Thursday, August 13, 2015

80-Page Thursdays: Amazing Adventures!


Per the GCD this one has 84 pages; but it also calls it "Amazing Adventure," no 's,' per the indica. Well, let's go on with it anyway.
From 1988, Amazing Adventure #1, with stories by Chris Claremont, Bill Mantlo, J.M. DeMatteis, and more; and art by Michael Golden, Mike Vosburg, Rick Veitch, and more.

This issue perhaps should've picked a different title, since the adventures within are less amazing and more bleak. In the cover story from Claremont and Golden, a young woman raped and left for dead is offered the chance for revenge...or something better.

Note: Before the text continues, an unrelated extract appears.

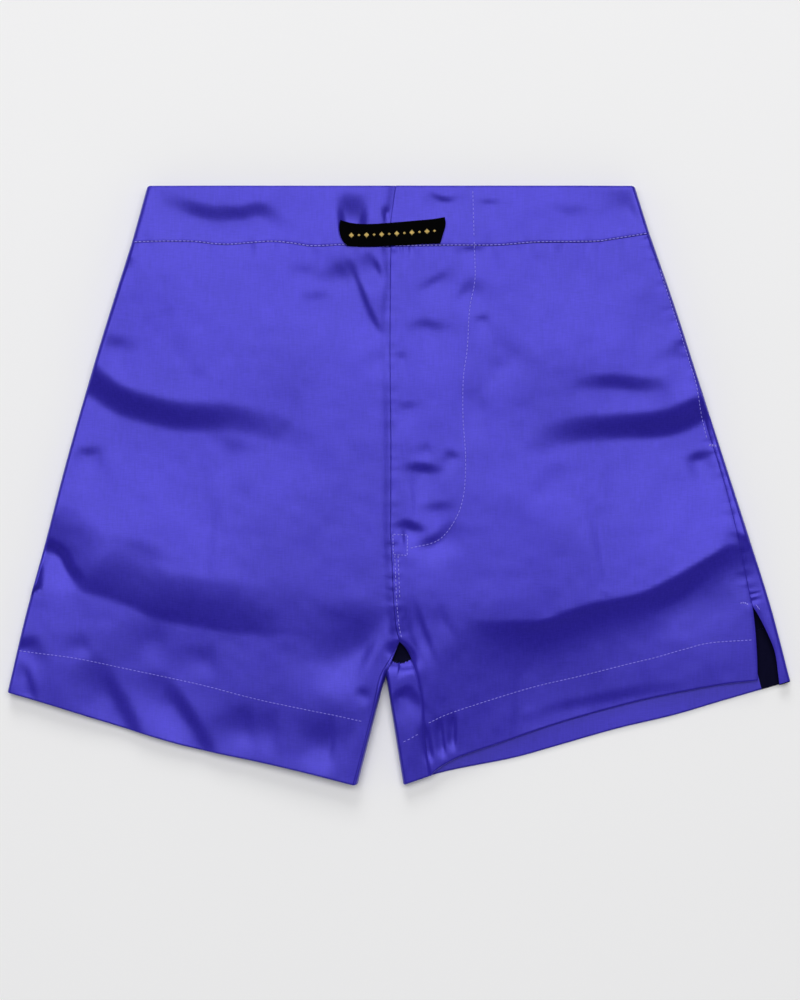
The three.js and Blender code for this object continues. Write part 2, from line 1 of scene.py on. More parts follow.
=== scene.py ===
"""Satin shorts laid flat on their back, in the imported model's frame.

Lengths are in millimetres in garment coordinates until the last moment: x = 0 is the centre front,
y = 0 the top edge of the waistband, z = 0 the surface that the garment lies on.
"""
import math

import bmesh
import bpy
import numpy as np
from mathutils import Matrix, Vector


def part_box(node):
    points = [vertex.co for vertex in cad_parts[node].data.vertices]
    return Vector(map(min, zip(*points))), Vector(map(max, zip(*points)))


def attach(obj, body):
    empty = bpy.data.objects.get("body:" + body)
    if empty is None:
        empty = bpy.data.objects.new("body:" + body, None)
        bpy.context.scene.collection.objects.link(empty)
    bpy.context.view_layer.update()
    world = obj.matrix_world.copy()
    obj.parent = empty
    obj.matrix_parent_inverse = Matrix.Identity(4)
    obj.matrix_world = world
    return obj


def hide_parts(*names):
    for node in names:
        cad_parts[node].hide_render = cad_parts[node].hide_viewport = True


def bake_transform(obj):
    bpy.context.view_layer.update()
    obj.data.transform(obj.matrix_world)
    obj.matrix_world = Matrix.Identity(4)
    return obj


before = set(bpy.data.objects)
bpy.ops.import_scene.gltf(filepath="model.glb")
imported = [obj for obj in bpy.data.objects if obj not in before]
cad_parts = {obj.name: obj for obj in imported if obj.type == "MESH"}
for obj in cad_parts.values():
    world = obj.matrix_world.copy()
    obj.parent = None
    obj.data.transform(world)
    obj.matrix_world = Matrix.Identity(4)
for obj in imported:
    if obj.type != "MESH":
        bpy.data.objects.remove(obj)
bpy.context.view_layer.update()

MM = 0.001

# The centre front and the waist's top edge, from the end of the waistband that lies on top.
overlap_low, overlap_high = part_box("waistband_overlap_end")
SEAM_GAP = 0.15
ORIGIN = np.array([overlap_low[0] / MM - SEAM_GAP, overlap_high[1] / MM, 0.0])

rng = np.random.default_rng(11)


def to_row(points):
    """Garment millimetres to the row frame's metres."""
    return (np.asarray(points, float) + ORIGIN) * MM


# ---- Curves in plan ----
class Curve:
    """A smooth line through points. at(0) is its start and at(1) its end, by length."""

    def __init__(self, points, steps=24):
        p = np.asarray(points, float)
        if len(p) > 2:
            ends = [2 * p[0] - p[1], *p, 2 * p[-1] - p[-2]]
            t = np.linspace(0, 1, steps, endpoint=False)[:, None]
            runs = []
            for a, b, c, d in zip(ends, ends[1:], ends[2:], ends[3:]):
                square, cube = 2 * a - 5 * b + 4 * c - d, 3 * b - a - 3 * c + d
                runs.append(0.5 * (2 * b + (c - a) * t + square * t**2 + cube * t**3))
            p = np.vstack([*runs, p[-1:]])
        self.points = p
        self.run = np.concatenate([[0], np.cumsum(np.linalg.norm(np.diff(p, axis=0), axis=1))])
        self.length = self.run[-1]

    def at(self, t):
        s = np.clip(np.asarray(t, float), 0, 1) * self.length
        return np.stack([np.interp(s, self.run, self.points[:, k]) for k in (0, 1)], -1)

    def part(self, start, end, n=60):
        return Curve(self.at(np.linspace(start, end, n)))


def joined(*curves):
    return Curve(np.vstack([curves[0].points, *[c.points[1:] for c in curves[1:]]]), 1)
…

Even with dragons and Golden's snazzy, Micronauts-style designs; it's a dark story. (And since this is a squarebound book, it was a pig to cram into the scanner, so that's about it for scans today.) There are two separate stories of Jews fighting oppression: a composer finds the will to fight in "Men of Peace," and a survivor confronts the leader of a massacre in "Pogrom."

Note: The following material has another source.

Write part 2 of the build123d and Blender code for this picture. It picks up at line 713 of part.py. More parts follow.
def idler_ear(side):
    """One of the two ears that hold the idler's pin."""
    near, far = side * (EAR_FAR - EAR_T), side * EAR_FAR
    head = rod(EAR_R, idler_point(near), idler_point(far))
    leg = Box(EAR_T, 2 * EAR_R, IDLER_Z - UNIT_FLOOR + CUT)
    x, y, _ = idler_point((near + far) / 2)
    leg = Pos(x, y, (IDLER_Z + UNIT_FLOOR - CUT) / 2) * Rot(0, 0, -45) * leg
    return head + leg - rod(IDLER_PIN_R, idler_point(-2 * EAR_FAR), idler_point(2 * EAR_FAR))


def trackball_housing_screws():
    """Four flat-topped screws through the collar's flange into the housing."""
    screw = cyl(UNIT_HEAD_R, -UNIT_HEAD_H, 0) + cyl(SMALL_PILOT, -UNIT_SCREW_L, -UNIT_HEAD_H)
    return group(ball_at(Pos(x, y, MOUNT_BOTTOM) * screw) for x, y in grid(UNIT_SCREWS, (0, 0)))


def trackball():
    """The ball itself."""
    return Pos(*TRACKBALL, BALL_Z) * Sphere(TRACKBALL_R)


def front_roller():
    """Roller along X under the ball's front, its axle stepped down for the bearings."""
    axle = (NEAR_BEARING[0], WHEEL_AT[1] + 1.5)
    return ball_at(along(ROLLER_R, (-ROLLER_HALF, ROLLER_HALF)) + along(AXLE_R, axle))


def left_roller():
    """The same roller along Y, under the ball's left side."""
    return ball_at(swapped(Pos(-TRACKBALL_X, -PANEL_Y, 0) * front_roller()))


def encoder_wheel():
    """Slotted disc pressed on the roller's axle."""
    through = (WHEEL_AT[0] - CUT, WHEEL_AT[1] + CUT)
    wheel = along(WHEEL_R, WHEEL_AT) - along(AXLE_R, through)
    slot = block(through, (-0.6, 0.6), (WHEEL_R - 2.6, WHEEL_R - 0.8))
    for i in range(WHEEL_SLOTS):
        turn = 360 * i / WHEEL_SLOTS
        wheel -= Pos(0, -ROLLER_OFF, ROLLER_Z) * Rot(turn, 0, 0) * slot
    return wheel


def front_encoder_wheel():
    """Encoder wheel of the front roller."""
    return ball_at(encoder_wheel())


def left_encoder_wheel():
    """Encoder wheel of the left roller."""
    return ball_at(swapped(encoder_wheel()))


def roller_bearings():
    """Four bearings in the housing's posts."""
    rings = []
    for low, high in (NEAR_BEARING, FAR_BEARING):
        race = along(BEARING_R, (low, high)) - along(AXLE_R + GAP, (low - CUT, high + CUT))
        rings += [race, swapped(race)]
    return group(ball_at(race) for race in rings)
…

A spy loses a loved one but completes his mission against Mata Hari, in Mike Vosburg's "Spies." That's the second-closest to a straight adventure story, just behind Mike Baron's history lesson "The Turtle," recounting the first use of a submarine in naval warfare, in 1776! (Baron may be taking a few liberties with the historical record!) "In the Dark Ages," about a knight in search of the Holy Grail, gets things grim again; as does the odd memoir "Ahhhh...Christmas," in which a young man spending the holidays alone receives a phone call offering him a reunion with his family, that doesn't take the turn you might expect. (Oddly, shortly after reading this issue, I was told of something similar happening, so perhaps you might!)

Certainly not a bad little issue, just not as thrilling "Yay! Adventure!" as you might expect.

1 comment:

Mr. Morbid's House Of Fun said...

Okay spoilers are needed on that last one. What happened to you that was so unexpected?

That Michael Golden art though is pretty beautiful.